Block Group 420270122001 (Row 110760) is the 10th most overweighted block group in the data. It has a population of 2936, 2935 of whom lived in group quarters. These 2935 people were almost entirely freshmen at Penn State University, living in the East Dorms a few hundred yards from where we write. One other single individual, unmarried, male (because there are 0 "female household, no husband present" households) was recorded as living in the lone mailback household to receive a mailback census form. He is coded as not returning it, and this “0%” mail return rate is counted for 2936 unreturned forms in the Kaggle data. We did confirm that there are generally two Residence Hall Coordinators who live on site in the block group, receiving housing as part of their compensation. If using this as a permanent address, either of these could be counted in this block group, but outside the group quarters population of students.

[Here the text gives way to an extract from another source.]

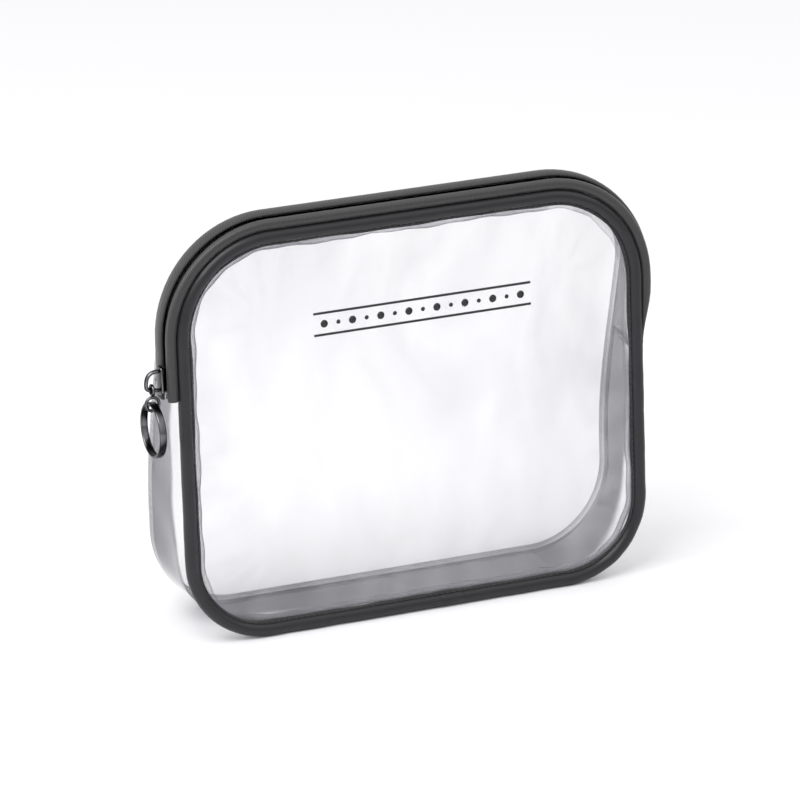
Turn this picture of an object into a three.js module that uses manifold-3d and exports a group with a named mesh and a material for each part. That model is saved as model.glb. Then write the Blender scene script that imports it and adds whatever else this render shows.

After our original posting, and discussion with Census, we note it is standard practice at Census for data with low numbers of households to maintain statistical properties but mask sensitive individually identifiable information through techniques like data-swapping and synthetic data. By design, we cannot be certain of any individual match, as is appropriate. This does, however, accentuate the need in modeling to downweight or ignore these block groups. In such cases we not only have very little relevant data for mail return rate, but the data we have are unlikely to be accurate.